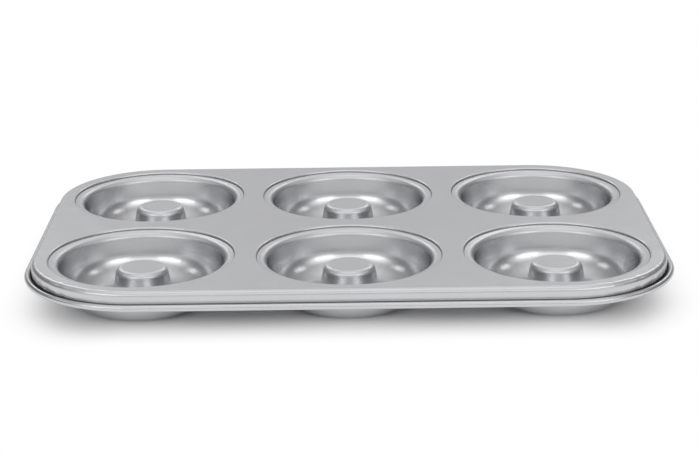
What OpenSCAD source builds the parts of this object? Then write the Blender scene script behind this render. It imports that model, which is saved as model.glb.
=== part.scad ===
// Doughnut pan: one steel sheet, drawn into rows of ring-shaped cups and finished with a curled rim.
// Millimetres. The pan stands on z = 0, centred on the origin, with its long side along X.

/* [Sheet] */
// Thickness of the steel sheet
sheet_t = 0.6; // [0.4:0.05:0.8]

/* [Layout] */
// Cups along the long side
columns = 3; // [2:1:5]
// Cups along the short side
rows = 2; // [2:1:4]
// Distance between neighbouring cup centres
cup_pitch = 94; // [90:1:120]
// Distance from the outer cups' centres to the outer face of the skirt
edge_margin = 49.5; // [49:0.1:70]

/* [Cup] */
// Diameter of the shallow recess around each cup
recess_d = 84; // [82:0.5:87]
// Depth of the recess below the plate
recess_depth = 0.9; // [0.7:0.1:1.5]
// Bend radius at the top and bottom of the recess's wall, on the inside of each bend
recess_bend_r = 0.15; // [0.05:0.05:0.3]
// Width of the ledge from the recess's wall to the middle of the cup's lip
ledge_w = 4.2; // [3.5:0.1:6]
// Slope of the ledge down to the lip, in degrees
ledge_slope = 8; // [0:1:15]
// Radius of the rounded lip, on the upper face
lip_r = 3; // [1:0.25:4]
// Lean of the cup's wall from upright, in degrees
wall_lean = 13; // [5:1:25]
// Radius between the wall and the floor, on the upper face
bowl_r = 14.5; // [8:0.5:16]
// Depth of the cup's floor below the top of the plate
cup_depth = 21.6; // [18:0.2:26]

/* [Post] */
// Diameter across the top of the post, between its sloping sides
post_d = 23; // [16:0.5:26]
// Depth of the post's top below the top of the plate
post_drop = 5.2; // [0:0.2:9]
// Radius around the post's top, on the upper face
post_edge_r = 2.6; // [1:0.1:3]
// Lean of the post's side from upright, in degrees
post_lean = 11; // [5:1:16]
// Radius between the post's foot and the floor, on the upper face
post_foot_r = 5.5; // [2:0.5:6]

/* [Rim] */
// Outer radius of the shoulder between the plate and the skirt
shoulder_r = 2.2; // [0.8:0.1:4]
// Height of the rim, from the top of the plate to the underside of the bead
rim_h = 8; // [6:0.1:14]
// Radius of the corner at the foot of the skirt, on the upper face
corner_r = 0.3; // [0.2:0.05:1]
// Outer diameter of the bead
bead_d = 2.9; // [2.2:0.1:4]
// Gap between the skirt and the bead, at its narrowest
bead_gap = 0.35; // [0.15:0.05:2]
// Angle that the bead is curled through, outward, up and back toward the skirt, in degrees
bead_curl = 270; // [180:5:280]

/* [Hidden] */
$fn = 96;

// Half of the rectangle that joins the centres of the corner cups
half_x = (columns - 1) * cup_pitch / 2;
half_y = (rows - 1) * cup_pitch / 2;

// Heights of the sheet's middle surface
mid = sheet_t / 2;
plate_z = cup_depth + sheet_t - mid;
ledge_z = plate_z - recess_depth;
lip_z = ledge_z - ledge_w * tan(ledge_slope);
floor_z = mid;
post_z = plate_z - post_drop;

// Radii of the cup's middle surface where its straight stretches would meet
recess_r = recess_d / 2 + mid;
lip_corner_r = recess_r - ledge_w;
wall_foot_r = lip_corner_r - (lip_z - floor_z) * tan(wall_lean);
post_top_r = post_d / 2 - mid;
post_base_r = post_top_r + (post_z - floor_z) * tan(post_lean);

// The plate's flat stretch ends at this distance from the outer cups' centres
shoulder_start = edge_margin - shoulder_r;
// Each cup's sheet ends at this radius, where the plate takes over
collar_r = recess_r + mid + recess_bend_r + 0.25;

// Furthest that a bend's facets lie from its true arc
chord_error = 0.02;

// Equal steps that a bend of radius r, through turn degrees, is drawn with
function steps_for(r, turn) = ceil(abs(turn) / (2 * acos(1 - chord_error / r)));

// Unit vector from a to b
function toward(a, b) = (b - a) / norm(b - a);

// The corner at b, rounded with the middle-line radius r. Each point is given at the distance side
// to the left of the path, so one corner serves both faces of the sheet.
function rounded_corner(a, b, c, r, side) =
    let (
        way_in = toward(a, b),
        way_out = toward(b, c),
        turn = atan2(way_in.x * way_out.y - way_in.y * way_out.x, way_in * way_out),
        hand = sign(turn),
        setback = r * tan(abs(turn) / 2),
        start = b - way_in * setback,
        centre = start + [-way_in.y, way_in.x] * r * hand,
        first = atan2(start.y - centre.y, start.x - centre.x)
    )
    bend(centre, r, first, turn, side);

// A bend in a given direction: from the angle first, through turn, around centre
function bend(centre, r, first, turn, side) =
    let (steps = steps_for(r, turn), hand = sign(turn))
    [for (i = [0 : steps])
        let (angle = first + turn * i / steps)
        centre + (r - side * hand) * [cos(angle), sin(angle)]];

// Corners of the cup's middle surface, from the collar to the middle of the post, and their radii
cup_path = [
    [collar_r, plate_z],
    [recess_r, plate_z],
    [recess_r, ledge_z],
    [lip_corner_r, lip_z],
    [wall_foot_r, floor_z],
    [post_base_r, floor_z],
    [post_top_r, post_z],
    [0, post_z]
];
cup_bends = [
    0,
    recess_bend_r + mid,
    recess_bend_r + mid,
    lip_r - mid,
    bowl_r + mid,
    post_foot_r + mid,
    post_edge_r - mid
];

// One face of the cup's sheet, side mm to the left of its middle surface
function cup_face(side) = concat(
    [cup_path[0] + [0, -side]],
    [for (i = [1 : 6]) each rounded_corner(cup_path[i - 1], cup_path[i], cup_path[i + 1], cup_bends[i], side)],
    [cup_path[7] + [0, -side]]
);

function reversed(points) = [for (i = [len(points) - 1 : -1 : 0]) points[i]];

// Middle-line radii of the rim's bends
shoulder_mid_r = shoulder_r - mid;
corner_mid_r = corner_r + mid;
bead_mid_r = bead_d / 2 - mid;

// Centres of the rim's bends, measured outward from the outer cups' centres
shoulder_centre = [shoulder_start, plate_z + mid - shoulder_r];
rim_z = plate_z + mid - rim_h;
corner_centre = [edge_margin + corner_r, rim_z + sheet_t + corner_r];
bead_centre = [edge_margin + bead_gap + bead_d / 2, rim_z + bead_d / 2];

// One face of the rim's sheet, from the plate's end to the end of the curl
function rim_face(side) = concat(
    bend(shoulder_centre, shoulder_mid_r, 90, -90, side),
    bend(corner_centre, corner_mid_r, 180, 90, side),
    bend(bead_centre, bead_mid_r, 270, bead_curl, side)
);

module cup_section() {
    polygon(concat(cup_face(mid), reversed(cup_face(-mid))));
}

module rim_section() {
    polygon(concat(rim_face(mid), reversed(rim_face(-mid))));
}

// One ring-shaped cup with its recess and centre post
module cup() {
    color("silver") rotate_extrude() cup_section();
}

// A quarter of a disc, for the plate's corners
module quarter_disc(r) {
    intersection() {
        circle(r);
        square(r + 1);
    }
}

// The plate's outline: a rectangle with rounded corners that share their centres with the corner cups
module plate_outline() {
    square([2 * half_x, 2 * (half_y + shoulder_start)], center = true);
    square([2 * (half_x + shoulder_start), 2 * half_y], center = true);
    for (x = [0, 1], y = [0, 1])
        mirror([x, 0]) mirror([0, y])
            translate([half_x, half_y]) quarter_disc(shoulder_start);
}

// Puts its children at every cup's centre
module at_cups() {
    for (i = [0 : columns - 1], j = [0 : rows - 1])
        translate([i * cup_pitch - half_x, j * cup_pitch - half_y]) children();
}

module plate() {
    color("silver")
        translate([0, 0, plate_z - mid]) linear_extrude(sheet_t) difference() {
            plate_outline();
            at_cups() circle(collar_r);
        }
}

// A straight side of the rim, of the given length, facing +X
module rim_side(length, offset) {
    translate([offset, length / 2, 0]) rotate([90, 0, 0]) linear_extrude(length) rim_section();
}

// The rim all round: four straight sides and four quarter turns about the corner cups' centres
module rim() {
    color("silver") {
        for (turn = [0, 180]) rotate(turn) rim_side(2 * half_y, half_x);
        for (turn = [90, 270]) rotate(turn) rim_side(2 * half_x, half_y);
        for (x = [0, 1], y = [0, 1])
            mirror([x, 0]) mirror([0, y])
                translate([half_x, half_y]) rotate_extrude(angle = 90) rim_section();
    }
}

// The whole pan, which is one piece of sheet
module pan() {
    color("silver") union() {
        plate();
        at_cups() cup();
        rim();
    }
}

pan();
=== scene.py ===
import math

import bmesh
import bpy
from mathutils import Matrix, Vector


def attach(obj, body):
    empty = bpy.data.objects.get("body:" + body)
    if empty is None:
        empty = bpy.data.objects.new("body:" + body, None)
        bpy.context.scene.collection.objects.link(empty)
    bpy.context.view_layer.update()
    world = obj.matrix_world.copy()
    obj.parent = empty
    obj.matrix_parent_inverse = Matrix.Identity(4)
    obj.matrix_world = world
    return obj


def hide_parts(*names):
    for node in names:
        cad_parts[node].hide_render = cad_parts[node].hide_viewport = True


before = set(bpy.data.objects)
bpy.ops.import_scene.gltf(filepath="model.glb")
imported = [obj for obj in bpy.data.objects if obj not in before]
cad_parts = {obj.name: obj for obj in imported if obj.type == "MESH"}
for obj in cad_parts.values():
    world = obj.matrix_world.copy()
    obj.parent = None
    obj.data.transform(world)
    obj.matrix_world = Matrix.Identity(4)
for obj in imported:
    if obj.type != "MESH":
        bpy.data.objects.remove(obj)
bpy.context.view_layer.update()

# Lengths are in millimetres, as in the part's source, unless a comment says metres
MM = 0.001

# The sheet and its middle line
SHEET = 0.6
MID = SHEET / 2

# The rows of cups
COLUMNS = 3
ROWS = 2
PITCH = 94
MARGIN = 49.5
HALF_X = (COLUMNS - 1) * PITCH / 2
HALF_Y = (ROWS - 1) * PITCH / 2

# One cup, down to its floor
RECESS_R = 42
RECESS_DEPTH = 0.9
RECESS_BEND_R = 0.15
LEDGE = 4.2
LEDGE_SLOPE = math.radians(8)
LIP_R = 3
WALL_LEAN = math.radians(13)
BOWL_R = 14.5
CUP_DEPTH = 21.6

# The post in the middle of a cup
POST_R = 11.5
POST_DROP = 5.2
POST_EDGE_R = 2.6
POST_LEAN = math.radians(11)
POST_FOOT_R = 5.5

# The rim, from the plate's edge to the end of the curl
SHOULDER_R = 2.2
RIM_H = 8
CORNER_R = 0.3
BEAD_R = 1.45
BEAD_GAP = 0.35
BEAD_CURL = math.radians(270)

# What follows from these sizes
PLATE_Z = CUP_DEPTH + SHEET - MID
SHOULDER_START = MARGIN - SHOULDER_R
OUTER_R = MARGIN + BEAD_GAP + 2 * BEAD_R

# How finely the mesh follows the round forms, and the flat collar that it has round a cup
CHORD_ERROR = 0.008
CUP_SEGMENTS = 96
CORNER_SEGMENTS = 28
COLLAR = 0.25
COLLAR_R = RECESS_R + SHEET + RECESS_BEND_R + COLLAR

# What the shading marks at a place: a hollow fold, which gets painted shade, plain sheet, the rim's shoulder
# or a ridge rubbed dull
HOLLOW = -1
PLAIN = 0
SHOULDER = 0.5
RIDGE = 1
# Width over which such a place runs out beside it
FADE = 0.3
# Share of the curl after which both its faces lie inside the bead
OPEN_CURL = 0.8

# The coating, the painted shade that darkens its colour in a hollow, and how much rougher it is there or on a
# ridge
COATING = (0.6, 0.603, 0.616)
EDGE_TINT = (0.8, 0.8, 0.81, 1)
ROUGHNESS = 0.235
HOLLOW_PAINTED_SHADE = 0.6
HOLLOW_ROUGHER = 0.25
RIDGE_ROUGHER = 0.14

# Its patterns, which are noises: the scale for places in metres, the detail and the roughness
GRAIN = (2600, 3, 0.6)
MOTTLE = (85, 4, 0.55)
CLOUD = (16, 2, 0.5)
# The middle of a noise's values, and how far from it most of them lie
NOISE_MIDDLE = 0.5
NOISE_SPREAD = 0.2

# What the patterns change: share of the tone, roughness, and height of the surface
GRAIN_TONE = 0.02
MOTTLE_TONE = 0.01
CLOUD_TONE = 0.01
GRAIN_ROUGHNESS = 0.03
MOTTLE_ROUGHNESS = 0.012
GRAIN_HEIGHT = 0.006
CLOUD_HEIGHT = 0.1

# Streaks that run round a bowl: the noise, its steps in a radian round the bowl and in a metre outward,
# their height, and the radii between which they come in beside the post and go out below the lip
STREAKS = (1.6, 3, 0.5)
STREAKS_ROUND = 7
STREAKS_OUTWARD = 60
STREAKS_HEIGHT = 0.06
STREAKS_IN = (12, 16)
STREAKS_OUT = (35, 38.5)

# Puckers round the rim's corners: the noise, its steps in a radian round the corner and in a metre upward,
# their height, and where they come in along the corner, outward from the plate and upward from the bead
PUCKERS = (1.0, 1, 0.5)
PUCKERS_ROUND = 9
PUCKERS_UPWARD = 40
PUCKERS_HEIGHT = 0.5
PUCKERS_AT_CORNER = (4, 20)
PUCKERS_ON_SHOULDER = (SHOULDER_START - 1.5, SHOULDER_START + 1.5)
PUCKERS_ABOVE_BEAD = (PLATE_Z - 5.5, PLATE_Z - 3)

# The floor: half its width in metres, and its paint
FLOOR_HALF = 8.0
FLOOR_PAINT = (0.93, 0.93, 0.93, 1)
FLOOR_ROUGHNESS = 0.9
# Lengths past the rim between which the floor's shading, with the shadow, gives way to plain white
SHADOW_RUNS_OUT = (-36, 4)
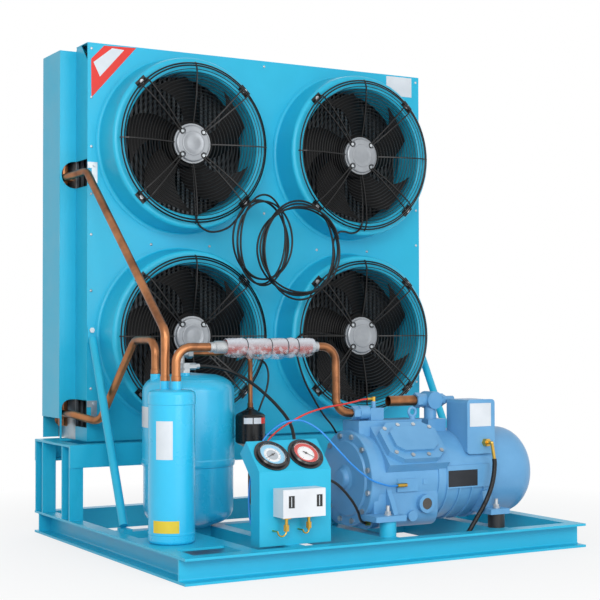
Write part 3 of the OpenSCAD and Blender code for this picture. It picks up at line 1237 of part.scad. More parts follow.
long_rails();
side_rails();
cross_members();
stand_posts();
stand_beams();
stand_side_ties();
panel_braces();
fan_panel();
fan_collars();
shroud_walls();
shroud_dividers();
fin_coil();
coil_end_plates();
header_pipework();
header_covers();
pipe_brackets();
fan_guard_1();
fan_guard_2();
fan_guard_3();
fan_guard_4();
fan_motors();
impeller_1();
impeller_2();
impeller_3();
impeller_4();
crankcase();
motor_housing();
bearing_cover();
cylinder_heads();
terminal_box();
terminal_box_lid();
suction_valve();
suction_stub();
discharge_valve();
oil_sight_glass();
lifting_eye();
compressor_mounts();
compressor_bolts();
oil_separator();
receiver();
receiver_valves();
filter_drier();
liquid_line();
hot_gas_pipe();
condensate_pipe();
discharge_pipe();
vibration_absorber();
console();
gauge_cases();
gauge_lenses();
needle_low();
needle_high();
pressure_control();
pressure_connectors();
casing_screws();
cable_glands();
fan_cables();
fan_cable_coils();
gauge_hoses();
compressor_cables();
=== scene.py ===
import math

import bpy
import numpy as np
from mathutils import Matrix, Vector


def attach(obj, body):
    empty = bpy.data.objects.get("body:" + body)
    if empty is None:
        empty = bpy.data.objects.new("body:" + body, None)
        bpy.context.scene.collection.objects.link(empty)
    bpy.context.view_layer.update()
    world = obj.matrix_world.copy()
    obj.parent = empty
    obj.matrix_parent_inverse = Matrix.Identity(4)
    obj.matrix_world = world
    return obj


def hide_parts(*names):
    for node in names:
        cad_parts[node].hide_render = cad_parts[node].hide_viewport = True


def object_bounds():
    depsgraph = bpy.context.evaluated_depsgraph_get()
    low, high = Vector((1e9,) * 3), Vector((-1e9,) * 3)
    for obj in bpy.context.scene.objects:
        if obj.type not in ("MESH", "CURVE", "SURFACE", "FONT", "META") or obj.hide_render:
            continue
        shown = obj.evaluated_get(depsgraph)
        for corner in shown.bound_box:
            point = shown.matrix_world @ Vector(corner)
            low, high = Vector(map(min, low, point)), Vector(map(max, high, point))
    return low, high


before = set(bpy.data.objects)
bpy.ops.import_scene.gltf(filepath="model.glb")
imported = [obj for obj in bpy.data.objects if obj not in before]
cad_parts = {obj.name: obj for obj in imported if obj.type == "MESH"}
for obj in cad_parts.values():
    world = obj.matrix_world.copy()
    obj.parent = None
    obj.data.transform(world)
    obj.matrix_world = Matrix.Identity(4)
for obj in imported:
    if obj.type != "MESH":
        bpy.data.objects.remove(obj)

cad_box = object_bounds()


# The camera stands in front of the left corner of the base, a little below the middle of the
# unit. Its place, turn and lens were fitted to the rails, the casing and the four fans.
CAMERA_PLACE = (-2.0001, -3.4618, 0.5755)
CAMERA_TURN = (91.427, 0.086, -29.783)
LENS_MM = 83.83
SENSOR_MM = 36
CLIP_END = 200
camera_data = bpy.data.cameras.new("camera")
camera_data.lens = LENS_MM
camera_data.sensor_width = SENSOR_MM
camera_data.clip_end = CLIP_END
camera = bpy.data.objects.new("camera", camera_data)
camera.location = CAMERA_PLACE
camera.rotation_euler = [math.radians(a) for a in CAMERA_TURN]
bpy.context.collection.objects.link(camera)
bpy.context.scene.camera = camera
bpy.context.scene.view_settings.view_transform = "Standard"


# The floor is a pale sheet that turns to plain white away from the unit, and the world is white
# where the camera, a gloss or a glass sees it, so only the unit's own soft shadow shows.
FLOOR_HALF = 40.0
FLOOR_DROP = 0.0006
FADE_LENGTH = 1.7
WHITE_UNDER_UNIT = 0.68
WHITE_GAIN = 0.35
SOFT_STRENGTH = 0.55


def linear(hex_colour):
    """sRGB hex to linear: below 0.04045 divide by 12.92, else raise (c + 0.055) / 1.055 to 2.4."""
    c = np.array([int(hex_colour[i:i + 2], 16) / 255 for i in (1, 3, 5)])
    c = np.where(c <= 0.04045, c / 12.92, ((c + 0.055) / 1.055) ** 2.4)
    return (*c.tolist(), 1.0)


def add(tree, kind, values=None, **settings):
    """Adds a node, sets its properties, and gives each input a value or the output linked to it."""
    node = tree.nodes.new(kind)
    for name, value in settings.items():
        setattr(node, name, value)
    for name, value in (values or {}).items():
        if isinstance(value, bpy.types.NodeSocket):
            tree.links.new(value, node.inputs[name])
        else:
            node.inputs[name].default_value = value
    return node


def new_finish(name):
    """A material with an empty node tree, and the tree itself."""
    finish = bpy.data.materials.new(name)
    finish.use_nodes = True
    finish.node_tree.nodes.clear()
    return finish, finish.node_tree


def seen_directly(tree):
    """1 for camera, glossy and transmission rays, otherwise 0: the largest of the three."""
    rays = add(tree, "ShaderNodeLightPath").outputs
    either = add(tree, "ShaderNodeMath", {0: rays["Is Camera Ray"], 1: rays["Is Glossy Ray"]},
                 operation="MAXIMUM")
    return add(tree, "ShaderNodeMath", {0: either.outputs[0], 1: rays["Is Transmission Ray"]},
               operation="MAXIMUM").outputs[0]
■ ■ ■
Goal of the exercise. Taking the lines above, repeat exactly those from the line that contains "hot_gas_pipe();" through the line that contains "low, high = Vector((1e9,)", and both of those lines as well. Include nothing else.

Reply to the task.
hot_gas_pipe();
condensate_pipe();
discharge_pipe();
vibration_absorber();
console();
gauge_cases();
gauge_lenses();
needle_low();
needle_high();
pressure_control();
pressure_connectors();
casing_screws();
cable_glands();
fan_cables();
fan_cable_coils();
gauge_hoses();
compressor_cables();
=== scene.py ===
import math

import bpy
import numpy as np
from mathutils import Matrix, Vector


def attach(obj, body):
    empty = bpy.data.objects.get("body:" + body)
    if empty is None:
        empty = bpy.data.objects.new("body:" + body, None)
        bpy.context.scene.collection.objects.link(empty)
    bpy.context.view_layer.update()
    world = obj.matrix_world.copy()
    obj.parent = empty
    obj.matrix_parent_inverse = Matrix.Identity(4)
    obj.matrix_world = world
    return obj


def hide_parts(*names):
    for node in names:
        cad_parts[node].hide_render = cad_parts[node].hide_viewport = True


def object_bounds():
    depsgraph = bpy.context.evaluated_depsgraph_get()
    low, high = Vector((1e9,) * 3), Vector((-1e9,) * 3)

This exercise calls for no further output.